Submitted by Jim McPherson, Ph.D. (United States), Apr 8, 2005 at 21:04
I always get a good chuckle when those on the right claim our universities are indoctrinating students to turn them into liberals. I've been reading that complaint since at least the 1960s. Since then, the "indoctrination" has resulted in conservative control of the presidency, Congress, and the federal courts.
Still, I don't deny a liberal bias among academics. Like it or not, part of the reason universities employ so many of us liberal-leaning folks is because we happen to value ideas and the search for truth. Another factor in our liberalism may be that professors usually are considerably more well-informed and more educated than the general public -- though I've also worked with many conservatives in academia, and they also tended to be considerably more well-informed and more educated than the general public.

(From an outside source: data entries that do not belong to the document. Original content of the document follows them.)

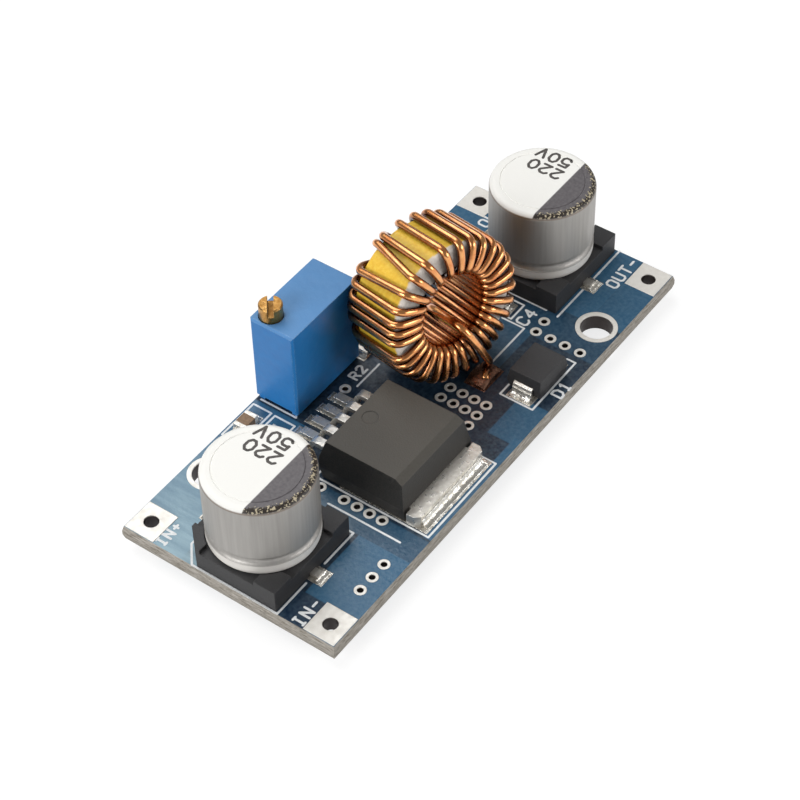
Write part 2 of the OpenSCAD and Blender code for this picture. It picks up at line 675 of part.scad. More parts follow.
module solder_joints() color("whitesmoke") {
    for (c = [cap_in_at, cap_out_at], s = [-1, 1])
        translate([c.x, c.y + s * (base_w / 2 + cap_lead_out), seat]) rotate(s * 90)
            toe(cap_land.x - 0.3, 0.55, 0.28);
    for (i = [-2 : 2]) translate([reg_at.x + i * reg_pitch, reg_toe, seat]) rotate(90)
        toe(reg_lead_w, 0.6, 0.42);
    translate([reg_at.x, reg_front, seat]) rotate(-90) toe(tab_w - 1.1, 0.75, 0.8);
    for (s = [0, 180]) translate([diode_at.x, diode_at.y, seat]) rotate(s)
        translate([diode_l / 2 + diode_lead_t + 0.02, 0, 0]) toe(diode_lead_w, 0.5, 0.85);
    for (c = chips, s = [0, 180]) translate([c[0].x, c[0].y, seat]) rotate(c[1] + s)
        translate([chip_l / 2, 0, 0]) toe(chip_w, 0.5, 0.42);
    coil_solder(coil_land_at[0], front_end, front_foot);
    coil_solder(coil_land_at[1], back_end, back_foot);
    // cones under the board, filled up through the plated holes
    for (p = pin_at) translate([p.x, p.y, 0]) rotate_extrude($fn = 32)
        polygon([[pin_d / 2, 0.12], [pin_d / 2 + 0.06, 0.12], [pin_d / 2 + 0.2, 0.45 * pin_stub],
            [pin_pad_r - 0.05, low - foil_t], [pin_hole_r, low - foil_t], [pin_hole_r, seat],
            [pin_d / 2, seat]]);
}

circuit_board();
terminal_pads();
mounting_rings();
vias();
trimmer_pads();
solder_lands();
input_cap_base();
input_cap_can();
input_cap_leads();
output_cap_base();
output_cap_can();
output_cap_leads();
regulator_body();
regulator_tab();
regulator_leads();
inductor_core();
inductor_winding();
diode_body();
diode_leads();
trimmer_housing();
trimmer_seal();
trimmer_pins();
trimmer_screw();
chip_bodies();
chip_end_caps();
solder_joints();
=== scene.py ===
from math import asin, atan2, cos, degrees, pi, radians, sin

import bmesh
import bpy
from mathutils import Matrix, Vector


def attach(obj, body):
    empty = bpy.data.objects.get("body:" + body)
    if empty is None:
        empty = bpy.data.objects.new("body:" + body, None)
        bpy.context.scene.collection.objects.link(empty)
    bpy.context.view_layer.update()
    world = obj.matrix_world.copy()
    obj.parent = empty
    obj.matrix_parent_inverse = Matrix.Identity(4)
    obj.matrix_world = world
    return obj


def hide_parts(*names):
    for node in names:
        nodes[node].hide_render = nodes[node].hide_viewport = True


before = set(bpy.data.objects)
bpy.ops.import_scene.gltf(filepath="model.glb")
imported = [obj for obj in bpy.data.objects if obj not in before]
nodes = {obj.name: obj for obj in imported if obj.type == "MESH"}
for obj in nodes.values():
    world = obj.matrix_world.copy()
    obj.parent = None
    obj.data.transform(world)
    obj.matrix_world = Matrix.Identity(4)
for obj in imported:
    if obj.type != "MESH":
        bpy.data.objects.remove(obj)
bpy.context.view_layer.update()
scene = bpy.context.scene
mm = 0.001
print("frame loaded,", len(nodes), "nodes")

# Camera: lengths in mm, angles in degrees.
view = {"target": (0.129, 1.399, 1.0), "distance": 213.538, "azimuth": -53.137,
        "elevation": 46.841, "roll": -1.462, "lens": 105.0, "sensor": 36, "near": 10}


def placeCamera():
    azimuth, elevation, roll = (radians(view[k]) for k in ("azimuth", "elevation", "roll"))
    back = Vector((sin(azimuth) * cos(elevation), -cos(azimuth) * cos(elevation), sin(elevation)))
    right = Vector((cos(azimuth), sin(azimuth), 0))
    up = back.cross(right)
    side = cos(roll) * right + sin(roll) * up
    top = cos(roll) * up - sin(roll) * right
    data = bpy.data.cameras.new("camera")
    data.lens = view["lens"]
    data.sensor_width = view["sensor"]
    data.clip_start = view["near"] * mm
    camera = bpy.data.objects.new("camera", data)
    scene.collection.objects.link(camera)
    place = Matrix((side, top, back)).transposed().to_4x4()
    place.translation = (Vector(view["target"]) + back * view["distance"]) * mm
    camera.matrix_world = place
    scene.camera = camera


placeCamera()
scene.view_settings.view_transform = "Standard"


# Short ways to wire up a node tree.
def add(tree, kind, values=None, **settings):
    made = tree.nodes.new("ShaderNode" + kind)
    for name, value in settings.items():
        setattr(made, name, value)
    for key, value in (values or {}).items():
        socket = made.inputs[key]
        if isinstance(value, bpy.types.NodeSocket):
            tree.links.new(value, socket)
        else:
            socket.default_value = value
    return made


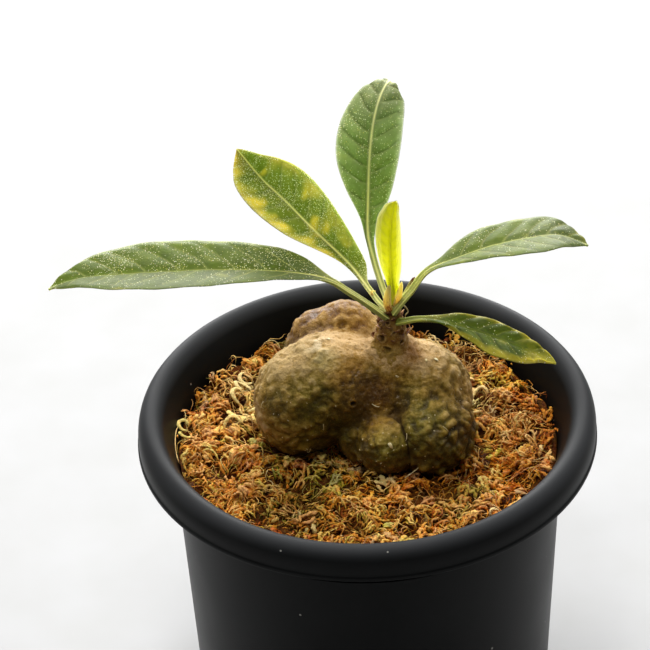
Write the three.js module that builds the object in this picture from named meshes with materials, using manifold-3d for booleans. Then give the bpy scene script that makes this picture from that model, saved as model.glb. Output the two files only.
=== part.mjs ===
// Ant plant in a plastic nursery pot: a lobed, warty caudex with a short stem and roots, five grown leaves and a
// young one, set in long-fibred sphagnum moss.
// Units are millimetres and +Z is up. The origin is the centre of the pot's base. The plant is looked at from -Y,
// with its longest leaf reaching towards -X.
import * as THREE from "three";
import { mergeVertices } from "three/addons/utils/BufferGeometryUtils.js";
import Module from "manifold-3d";

const wasm = await Module();
wasm.setup();

// Pot: a thin moulded shell with a rolled rim, a foot ring and drain holes.
const POT_HEIGHT = 125;
const RIM_RADIUS = 75;
const WALL_TOP_RADIUS = 63.4;
const WALL_TOP_Z = 104;
const BASE_RADIUS = 57.9;
const WALL = 1.8;
const FOOT_CHAMFER = 1.2;
const LIP_HEIGHT = 1.3;
const LIP_Z = POT_HEIGHT - 11.1;
const FOOT_DISC_RADIUS = 26;
const FOOT_RING_INNER = 51;
const DRAIN_STEP = 2.5;
const STEP_SLOPE = 2;
const DRAIN_HOLE_RADIUS = 4.5;
const DRAIN_HOLE_CIRCLE = 39.5;
const DRAIN_HOLES = 8;
const POT_SEGMENTS = 44;
// The middle of the rolled rim's sheet, as radius and height, from the wall over the top and down to the lip.
const RIM_CURVE = [
  [WALL_TOP_RADIUS - WALL / 2, WALL_TOP_Z],
  [63.1, 109.5],
  [64.5, 115.2],
  [67, 121],
  [70.1, POT_HEIGHT - WALL / 2],
  [72.7, 121.8],
  [73.8, 117.6],
  [RIM_RADIUS - 0.9, LIP_Z],
];
const RIM_STEPS = 7;

// Moss: it fills the pot to a little under the rim.
const GAP = 0.4;
const MOSS_LEVEL = 110.6;
const MOSS_EDGE_RISE = 1.8;
const MOSS_TOP_RADIUS = 61.2;
const MOSS_BASE_RADIUS = 55.6;
const MOSS_SEGMENTS = 72;
const MOSS_RINGS = 9;
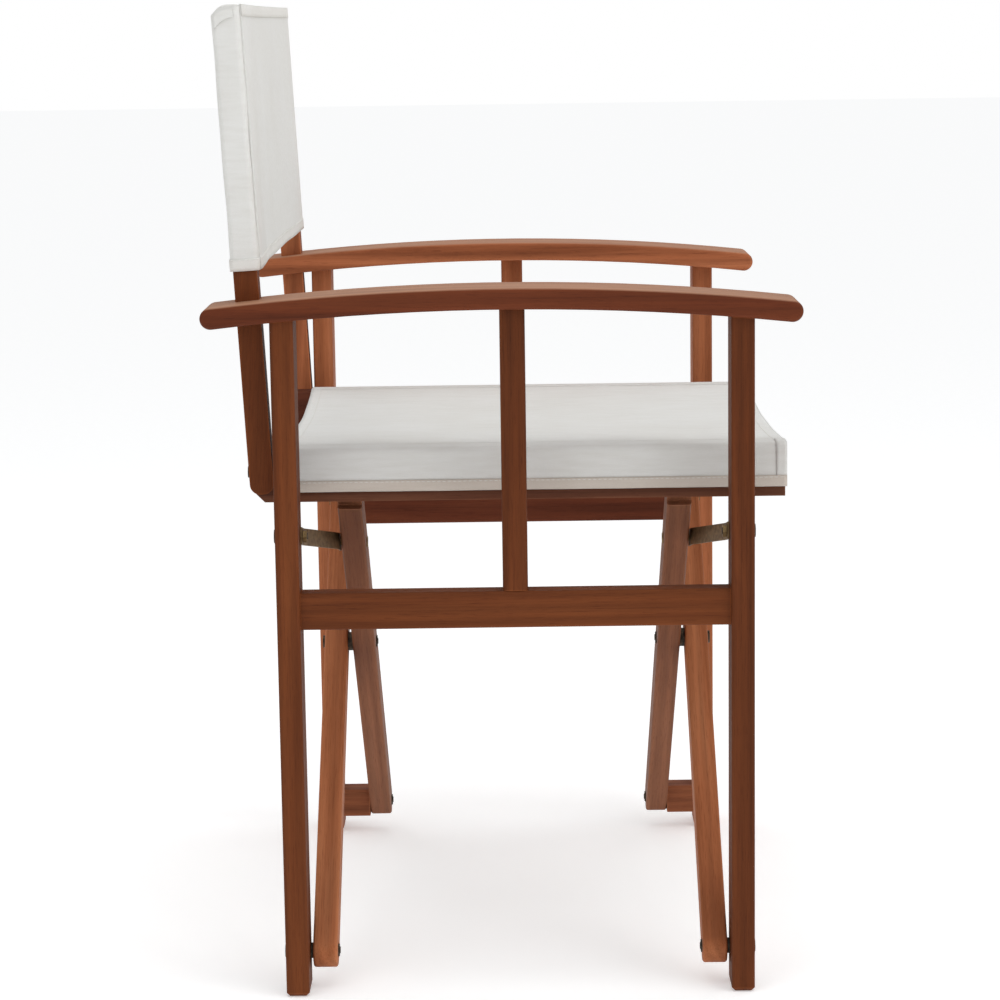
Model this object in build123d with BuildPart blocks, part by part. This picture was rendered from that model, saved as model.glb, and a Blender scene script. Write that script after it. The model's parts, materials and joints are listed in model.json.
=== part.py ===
from build123d import *
import math
import os

# Folding director chair. Millimetres, +Z up, the floor at Z = 0.
# The sitter faces -Y; the chair's right side is -X and its left side is +X.
# Origin: on the floor, under the middle of the overall box.

# ---- driving dimensions -----------------------------------------------------
LEG_IN, LEG_OUT = 250.0, 292.0          # leg, across the chair
LEG_Y = 20.5                            # leg, front to back
REAR_IN = 179.0                         # inner face of the rear legs
FRONT_IN = -196.9                       # inner face of the front legs
ARM_IN, ARM_OUT = 233.0, 298.0          # armrest, across the chair
ARM_LEN = 517.0
ARM_T = 18.5
ARM_TOP = 629.5                         # crown of the armrest
ARM_R = 2240.0                          # radius of the armrest's arch
LOW_X = (263.0, 287.0)                  # lower rail of a side frame
LOW_Z = (331.5, 364.0)
SLAT_Y, SLAT_W, SLAT_T = -9.0, 22.0, 22.0
RAIL_IN, RAIL_OUT = 203.0, 226.0        # seat rail, across the chair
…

But the biggest factor in the liberal-conservative disparity in academia seems to be the relationship between money and service. Few academic committees or administrators (the latter of whom may be mostly conservatives, anyway) actually care a whit about a professor's political views. They care about whether s/he can teach and do research while working long hours for relatively little pay (compared to what someone with the same education could make elsewhere, of course -- I don't deny that I make a good living compared to someone who didn't spend about a decade in college).
In my view, the biggest reason that professors, public school teachers, social workers, reporters, and many others lean to the left is because those people want to "do good" at a societal level, however trite that may sound, and are willing to forego some financial rewards to do so. If you doubt it, go to the library of any public university (a large building full of books, typically near the center of campus) and ask for the list of faculty salaries (they're a matter of public record), and see what professors are paid. Also notice that faculty members in what may be the most left-leaning departments of English, philosophy, history, political science and religious studies are paid far less than are professors in business and engineering.
Better yet, spend the next several years getting a Ph.D. of your own in one of those disciplines and start applying for jobs. We can use you, and you'll likely get a job – even if you manage to remain a conservative.